SİZE ANLATACAKLARIM VAR

 

İnternet

                                          SİZE ANLATACAKLARIM VAR

    ( Yıldız Sertel )

  Zekeriya Sertel ve Sabiha Sertel’in kızı Yıldız Sertel’in: Nazım Hikmet ile Serteller isimli kitabını, birçok eseri bitiremediğim gibi yarım bıraktım. Ya sonra? Bende kalması gereken zaman fazlasıyla bittiği için Tekirdağ Namık Kemal Kütüphanesi’ne geri getirdim.

  Sağlam, içeriği zengin besinini halktan, sanattan, felsefeden alan her çalışma gibi bu eser de on sayfa okuyana bile, başka meraklar başka yoldaşlık yapma fikirleri aşılıyor.

   Doğruyu söylemek gerekirse, amatörce dahi koşmuş olduğum yeni öğretiler gözümü korkutuyor. Başımı gökyüzüne çevirip, kısıtlı astronomi bilgilerimle bile baktığımda o sonsuz karşısında ürperen ben; edebi, felsefi sonsuz karşısında da aynı ürpermeyi yaşıyorum. Ne koşmanın faydası var, ne de bilmem kaç yüz bin bilgiye, esere ulaşmanın…

  Yazı yaşamımın dönüşümü başlayalı çok olmasına rağmen halen yapmam gereken “Sakin Şehir” felsefesine uygun, sakin bakışımı oturtamadım.

   Yıldız Sertel’in eserinden de yola çıkarsak, yine o büyük şairi; Nazım Hikmet’i hatırlayıp andım. Onu tanımanın, anlamanın, öğrenmenin imkânı da yok gibi…

   Bir şeyi daha öğrendim. Baba ile anne Serteller o günün en önemli muhalif gazetesi Tan’ı satın almışlar. Cumhuriyet gazetesinden sonra ikinci büyük gazetenin günlük satışı 40 bin adet olduğunu öğrendikten sonra okuyucu sayısını varın siz düşünün…

  Merak ve keşfetme duygularıyla Tan gazete arşivine bir parça uzandım.12 Nisan 1937 sayısı, Burhan Felek’in “Felek” isimli köşesine göz attım. Yazar köşe yazısına şöyle başlıyordu;

 “ Allah cümleye geçinden versin! Kimin ölüp, kimin kalacağı kestirilemez.
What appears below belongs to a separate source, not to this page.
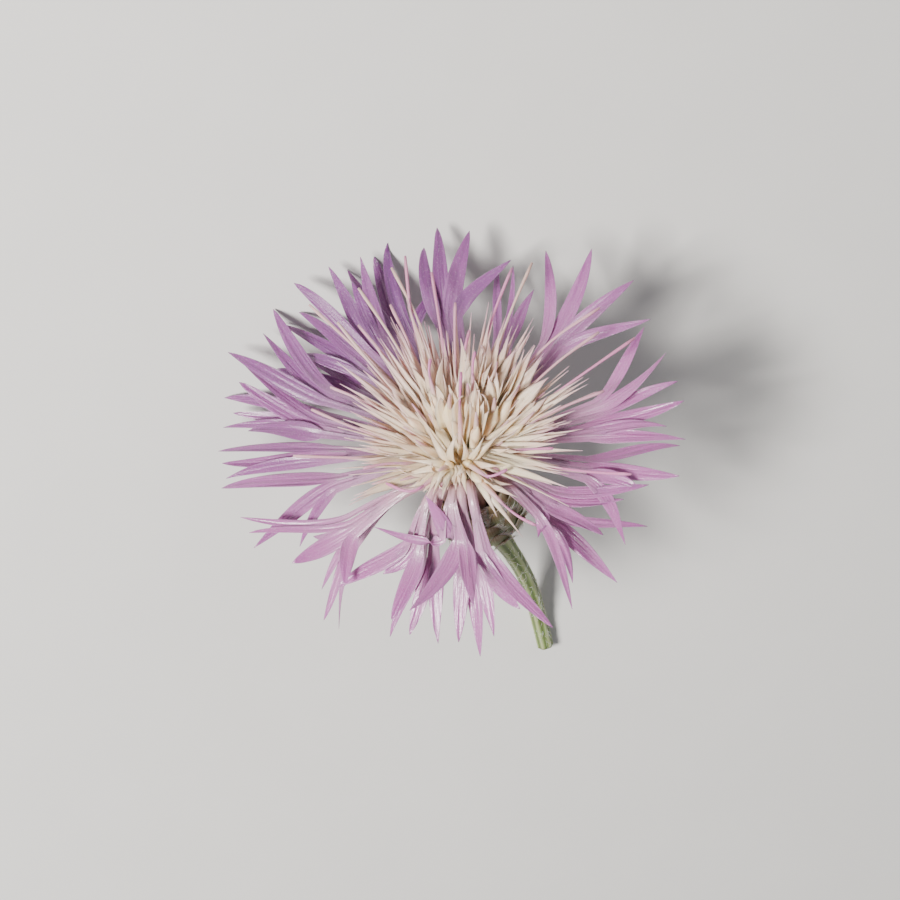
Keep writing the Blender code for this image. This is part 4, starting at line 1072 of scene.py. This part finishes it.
# Green at a scale's foot to brown and pale at its tip: a ramp of mm / colorLength, moved by
# blotShift * (blots - 1/2), with darker lines.
def involucreMaterial():
    nodes = Nodes("scaleGreenBrown")
    lines = nodes.streaks(*involucre["lines"])
    blots = nodes.blots(*involucre["blots"])
    mm = nodes.add("ShaderNodeSeparateXYZ", Vector=nodes.alongPiece()).outputs["Y"]
    shift = nodes.math("MULTIPLY", nodes.math("SUBTRACT", blots, 0.5), involucre["blotShift"])
    way = nodes.math("ADD", nodes.math("DIVIDE", mm, involucre["colorLength"]), shift)
    color = nodes.tint(nodes.ramp(way, involucre["colors"]), involucre["lineDepth"], lines,
                       involucre["lineColors"])
    nodes.plug(nodes.shader, Base_Color=color, Roughness=nodes.spread(blots, *involucre["roughness"]),
               Normal=nodes.bump(lines, involucre["lineHeight"]),
               Specular_IOR_Level=involucre["specular"])
    return nodes.material


# Pale, a little translucent, blotted by a noise.
def hairMaterial():
    nodes = Nodes("paleHair")
    blots = nodes.blots(involucre["hairBlots"])
    share, depth = involucre["hairGlow"]
    nodes.plug(nodes.shader, Base_Color=nodes.ramp(blots, involucre["hairColors"]),
               Roughness=involucre["hairRoughness"], Subsurface_Weight=share, Subsurface_Scale=depth)
    return nodes.material


# The cup is a closed section carried round the axis: a ring whose path is a circle would twist,
# so its grid is made directly as radius and height over the turn, from the floor over the rim
# and down the side to the foot, with poles on the axis.
def cupBatch():
    rim, bottom = involucre["side"][0][1], involucre["side"][-1][1]
    heights = np.linspace(rim, bottom, 30)
    floor, wall = involucre["cupFloor"], involucre["cupRadius"]
    inside = np.array([(0.05, floor), (2.5, floor), (4.5, floor), (wall, floor + 0.3),
                       (wall, rim - 0.2), (wall + 0.2, rim)])
    outside = np.stack([involucreRadius(heights), heights], axis=1)
    foot = np.array([(1.2, bottom - 0.05), (0.05, bottom - 0.05)])
    profile = np.concatenate([inside, outside, foot])[::-1]
    turn = np.linspace(0.0, 360.0, 64, endpoint=False)
    points = around(profile[None, :, None, 0], turn[None, None, :], profile[None, :, None, 1])
    length = np.concatenate([[0.0], np.linalg.norm(np.diff(profile, axis=0), axis=1).cumsum()])[None]
    uv = np.stack(np.broadcast_arrays(turn[None, None, :] / 10.0, length[..., None]), axis=-1)
    poles = np.array([[[0.0, 0.0, profile[0, 1]], [0.0, 0.0, profile[-1, 1]]]])
    return {"points": points, "poles": poles, "uv": uv, "length": length}


# Values along paths at a share of the way: (1 - rest) * the ring before + rest * the ring after.
def atShare(values, share):
    ring = share * (values.shape[1] - 1)
    low = int(ring)
    rest = ring - low
    return values[:, low] * (1 - rest) + values[:, min(low + 1, values.shape[1] - 1)] * rest


# Hairs on both margins of the scales' upper parts: Bezier curves from start to
# start + (across * heading across + upward * heading up + out * a draw) * size, bowed outwards.
def fringeBatch(path, across, half, turn, draws):
    hairs, out = [], around(1.0, turn, 0.0)
    upward = unit(path[:, -1] - path[:, 0])
    begin, (headAcross, headUp) = involucre["fringeFrom"], involucre["hairHeading"]
    share = np.linspace(0.0, 1.0, 4)
    for margin in (-1.0, 1.0):
        for hair in range(involucre["fringe"]):
            place = begin + (1.0 - begin) * hair / involucre["fringe"]
            wide = atShare(half, place)[:, None]
            start = (atShare(path, place) + across * margin * wide * involucre["hairFoot"]
                     + out * (involucre["scaleGutter"] * wide))
            size = involucre["hairLength"] * draws.uniform(*involucre["hairDraw"], len(turn))[:, None]
            heading = across * margin * headAcross + upward * headUp
            middle = start + heading * 0.5 * size + out * involucre["hairBow"] * size
            curl = draws.uniform(*involucre["hairCurl"], len(turn))[:, None]
            end = start + heading * size + out * curl * size
            hairs.append(bezier(np.stack([start, middle, end], axis=1), share))
    thin = involucre["hairRadius"] * (1.05 - share)
    return carry(np.concatenate(hairs), np.tile(out, (len(hairs), 1)), thin, thin, sides=3)


# Rows of scales about the cup, each at an even turn, with foot, turn and length drawn a little
# off, then a ring of slimmer ones at the rim.
def makeInvolucre():
    draws = np.random.default_rng(involucre["seed"])
    rows = []
    for row, (foot, count, length, width) in enumerate(involucre["rows"]):
        for place in range(count):
            drawnFoot = foot + draws.uniform(*involucre["footDraw"])
            even = place + involucre["rowTurn"] * row
            rows.append((drawnFoot, 360.0 * (even + draws.uniform(*involucre["turnDraw"])) / count,
                         length * draws.uniform(*involucre["lengthDraw"]), width,
                         involucre["leanStep"] * (place % 3)))
    length, width = involucre["rimSize"]
    for place in range(involucre["rimScales"]):
        even = 360.0 * place / involucre["rimScales"]
        rows.append((involucre["rimFoot"], even + draws.uniform(*involucre["rimTurnDraw"]),
                     length * draws.uniform(*involucre["rimLengthDraw"]), width, involucre["rimLean"]))
    foot, turn, length, width, lean = np.array(rows).T
    path, across, half = scaleShape(foot, turn, length, width, lean)
    scales = carry(path, -across, half, involucre["scaleDepth"], sides=16,
                   gutter=involucre["scaleGutter"] * half, ridge=involucre["scaleRidge"])
    scales["seed"] = np.arange(len(foot)) * 1.9
    makePiece("involucreScales", [cupBatch(), scales], involucreMaterial(), ["involucre"])
    fringe = fringeBatch(path, across, half, turn, draws)
    makePiece("scaleFringes", [fringe], hairMaterial())


# Stem: a ribbed stalk that thickens under the head, bows and comes down on to the table.
stem = {
    "length": 35.5,
    "overlap": 0.6,           # mm that it runs up into the involucre
    "neckRadius": 1.95,
    "radius": 1.25,
    "flare": 0.16,            # share of the length over which the neck thins
    "bow": 1.6,
    "ribs": 6,
    "ribDepth": 0.12,
    "rest": 1.0,
    "bend": 1.6,
    "hairs": 320,
    "hairRadius": 0.035,
    "hairSpan": (0.02, 0.97), # shares of the length between which they start
    "hairLift": 0.05,         # mm that a hair's ends stand off the stalk
    "hairRise": 0.22,         # mm, the most that its middle stands off more
    "riseDraw": (0.2, 1.0),
    "hairDrift": (0.9, 4.0),  # radians round the stalk and rings along it that a hair may stray
    "seed": 21,
    "colors": [(0.0, (0.13, 0.18, 0.06)), (0.5, (0.24, 0.33, 0.11)), (0.9, (0.42, 0.48, 0.25))],
    "lineColors": [(0.3, (0.6, 0.62, 0.5)), (0.6, (1.0, 1.0, 1.0))],
    "blotColors": [(0.3, (0.7, 0.6, 0.5)), (0.6, (1.0, 1.0, 1.0))],
    "lines": (4.0, 0.12, 4.0, 0.6),   # streaks to a mm across and along, detail and roughness
    "blots": (300.0, 3.0, 0.6),       # blots to a metre, detail and roughness
    "lineDepth": 0.6,
    "blotDepth": 0.5,
    "lineBump": (0.00012, 0.7),   # height in metres, and strength
    "roughness": (0.3, 0.4),      # what the lines add, and the base
    "glow": (0.1, 0.0008),        # share and depth, metres
}


# Path down the axis with a half-sine bow, laid on the table.
def stemPath(share):
    top = involucre["side"][-1][1] + stem["overlap"]
    bow = stem["bow"] * np.sin(np.pi * share)
    down = top - (stem["length"] + stem["overlap"]) * share
    return layOnTable(np.stack([bow, np.zeros_like(share), down], axis=1), stem["rest"], stem["bend"])


# The ribbed surface: path + side * r cos turn + face * r sin turn, where r is the radius, less
# ribDepth of it between ribs by a cosine, plus what a hair is lifted.
def onStalk(path, side, face, radius, turn, lifted=0.0):
    reach = radius * (1.0 - stem["ribDepth"] * (0.5 - 0.5 * np.cos(stem["ribs"] * turn))) + lifted
    return path + (reach * np.cos(turn))[..., None] * side + (reach * np.sin(turn))[..., None] * face


# Green, paler on the ribs: a ramp of (cos(ribs * turn) + 1) / 2, with lines and blots.
def stemMaterial():
    nodes = Nodes("ribbedGreenStalk")
    lines = nodes.streaks(*stem["lines"])
    blots = nodes.blots(*stem["blots"])
    turn = nodes.add("ShaderNodeSeparateXYZ", Vector=nodes.alongPiece()).outputs["X"]
    rib = nodes.math("COSINE", nodes.math("MULTIPLY", turn, float(stem["ribs"])))
    color = nodes.ramp(nodes.math("MULTIPLY", nodes.math("ADD", rib, 1.0), 0.5), stem["colors"])
    color = nodes.tint(color, stem["lineDepth"], lines, stem["lineColors"])
    color = nodes.tint(color, stem["blotDepth"], blots, stem["blotColors"])
    share, depth = stem["glow"]
    nodes.plug(nodes.shader, Base_Color=color, Roughness=nodes.spread(lines, *stem["roughness"]),
               Normal=nodes.bump(lines, *stem["lineBump"]),
               Subsurface_Weight=share, Subsurface_Scale=depth)
    return nodes.material


# The stalk's radius falls from the neck's as exp(-(share / flare) squared). Hairs start on its
# surface at drawn places and curl along it, lifted in the middle by a half sine.
def makeStem():
    draws = np.random.default_rng(stem["seed"])
    share = np.linspace(0.0, 1.0, 90)
    path = stemPath(share)
    along, side, face = frameAlong(path, np.array([1.0, 0.0, 0.0]))
    thinning = np.exp(-((share / stem["flare"]) ** 2))
    radius = stem["radius"] + (stem["neckRadius"] - stem["radius"]) * thinning
    turn = np.linspace(0.0, 2.0 * np.pi, 48, endpoint=False)
    points = onStalk(path[:, None], side[:, None], face[:, None], radius[:, None], turn)
    length = (share * stem["length"])[None]
    uv = np.stack(np.broadcast_arrays(turn[None, None, :], length[..., None]), axis=-1)
    stalk = {"points": points[None], "poles": path[None, [0, -1]], "uv": uv, "length": length}
    makePiece("stalk", [stalk], stemMaterial(), ["stem"])

    count, last = stem["hairs"], len(share) - 1
    driftRound, driftAlong = stem["hairDrift"]
    ring = (draws.uniform(*stem["hairSpan"], count) * last).astype(int)
    step = np.linspace(0.0, 1.0, 5)
    turns = (draws.uniform(0.0, 2.0 * np.pi, count)[:, None]
             + draws.uniform(-driftRound, driftRound, count)[:, None] * step)
    onward = (step * draws.uniform(-driftAlong, driftAlong, count)[:, None]).round()
    rings = np.clip(ring[:, None] + onward, 0, last).astype(int)
    drawn = draws.uniform(*stem["riseDraw"], count)[:, None]
    lifted = stem["hairLift"] + stem["hairRise"] * np.sin(np.pi * step) * drawn
    hairs = onStalk(path[rings], side[rings], face[rings], radius[rings], turns, lifted)
    thin = stem["hairRadius"] * (1.1 - step)
    laid = layOnTable(hairs, stem["hairLift"], stem["hairLift"])
    wool = carry(laid, along[ring] * 0.3 + side[ring], thin, thin, sides=3)
    makePiece("stalkHairs", [wool], hairMaterial())


# Camera as in the photograph: a long lens looking down on the face, rolled to its frame.
view = {
    "elevation": 65.0,        # degrees, above the table
    "roll": 25.0,
    "distance": 346.5,        # mm from the mouth's centre
    "aside": (-2.36, 3.60),   # mm along the picture's right and up
    "lens": 100.0,
    "sensor": 36.0,
    "clip": (0.01, 20.0),
}


# Puts an object in the scene with its own axes along three directions, at a place in metres.
def setDown(name, data, axes, place):
    thing = addObject(name, data)
    matrix = np.eye(4)
    matrix[:3] = np.stack([*axes, place], axis=1)
    thing.matrix_world = Matrix(matrix.tolist())
    return thing


# The camera looks along -back = -(0, -cos elevation, sin elevation), from the mouth
# + distance * back + aside. Its right and up are the level ones turned by the roll.
def makeCamera():
    lift, roll = np.radians(view["elevation"]), np.radians(view["roll"])
    back = np.array([0.0, -np.cos(lift), np.sin(lift)])
    levelRight, levelUp = np.array([-1.0, 0.0, 0.0]), np.array([0.0, -np.sin(lift), -np.cos(lift)])
    right = np.cos(roll) * levelRight - np.sin(roll) * levelUp
    up = np.sin(roll) * levelRight + np.cos(roll) * levelUp
    asideRight, asideUp = view["aside"]
    place = np.array(lying["mouth"]) + view["distance"] * back + asideRight * right + asideUp * up
    data = bpy.data.cameras.new("camera")
    data.lens, data.sensor_width = view["lens"], view["sensor"]
    data.clip_start, data.clip_end = view["clip"]
    bpy.context.scene.camera = setDown("camera", data, (right, up, back), place * 0.001)
    return right, up, back


# Floor, a soft key light, a wider and weaker fill, and an even pale surround. Lights are placed
# by shares of the camera's right, up and back, at a distance from the mouth. All is in metres.
studio = {
    "floorSize": 3.0,
    "floorColor": (0.80, 0.79, 0.77),
    "floorGrain": 0.97,       # share of that colour in its darker grains
    "floorRoughness": 0.75,
    "key": {"from": (-0.50, -0.20, 0.84), "distance": 0.6, "size": 0.16, "power": 7.8,
            "color": (1.0, 0.97, 0.93)},
    "fill": {"from": (0.7, 0.45, 0.55), "distance": 0.8, "size": 0.6, "power": 1.1,
             "color": (0.94, 0.96, 1.0)},
    "surround": (0.88, 0.90, 0.93),
    "surroundStrength": 0.2,
}


# A plain floor in a faint grain, two round area lights and the surround. A light's place is the
# mouth + toward * distance, with toward the unit of the sum of axis * share, and it looks back.
def makeStudio(*cameraAxes):
    half = studio["floorSize"] * 0.5
    mesh = bpy.data.meshes.new("floor")
    corners = [(-half, -half, 0.0), (half, -half, 0.0), (half, half, 0.0), (-half, half, 0.0)]
    mesh.from_pydata(corners, [], [(0, 1, 2, 3)])
    nodes = Nodes("paleFloor")
    low = tuple(value * studio["floorGrain"] for value in studio["floorColor"])
    grain = nodes.ramp(nodes.blots(60.0, 4.0, 0.6), [(0.3, low), (0.7, studio["floorColor"])])
    nodes.plug(nodes.shader, Base_Color=grain, Roughness=studio["floorRoughness"])
    mesh.materials.append(nodes.material)
    addObject("floor", mesh)
    for name in ("key", "fill"):
        values = studio[name]
        toward = unit(sum(axis * share for axis, share in zip(cameraAxes, values["from"])))
        light = bpy.data.lights.new(name, "AREA")
        light.shape = "DISK"
        light.size, light.energy, light.color = values["size"], values["power"], values["color"]
        sideways = unit(np.cross([0.0, 0.0, 1.0], toward))
        place = np.array(lying["mouth"]) * 0.001 + toward * values["distance"]
        setDown(name, light, (sideways, np.cross(toward, sideways), toward), place)
    world = bpy.data.worlds.new("surround")
    world.use_nodes = True
    background = world.node_tree.nodes["Background"]
    background.inputs["Color"].default_value = (*studio["surround"], 1.0)
    background.inputs["Strength"].default_value = studio["surroundStrength"]
    bpy.context.scene.world = world


makeStudio(*makeCamera())
print("camera, floor and lights are set")
makeStem()
makeInvolucre()
makeRayFlorets()
makeDiscFlorets()
print("the flower is dressed")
Lakin doğrusu sağ iken ölü gibi,öldükten sonra diri gibi muamele görmeye de insan tahammül edemez…”

   Bizi bize anlatan bu yazı günümüzden 86 yıl önce yazıldığı halde değişen HİÇBİR şey yoktur…

   Değerli kurnazlıklar, saygın hilebazlıklar ve yaşadığı köyü, kasabayı, kenti, ülkeyi bir türlü aklın, iradenin, bilginin, görgünün, zarafetin elleriyle, yürekleriyle kucaklayamayan her daim öfke, kırgınlık içinde yaşayan insanlar topluluğu…

  En çok neye üzülüyorum biliyor musunuz? Kendisine “Aydın” ım diyenlerin ne yeterli şefkate, ne de hoşgörüye sahip olamamalarına! Zannedersiniz ki dünyayı kurtarmışlar da kendi şehirleri için çok yorgun düşmüşler…

  Ne demeli, ne etmeli? Burhan Felek’i bilmek, tıpkı Haldun Taner’i, Sait Faik’i. Kafka, Cervantes’i, Nazım Hikmet’i, Aytaç Oy’u, Aydın Oy’u, Mahmut Sümer’i, Öksel Demir’i ve yaşadığım şehri, ülkeyi, köyleri, kasabaları bilmek, hissetmek gibi insana huzur, hoşluk ve direnç veriyor…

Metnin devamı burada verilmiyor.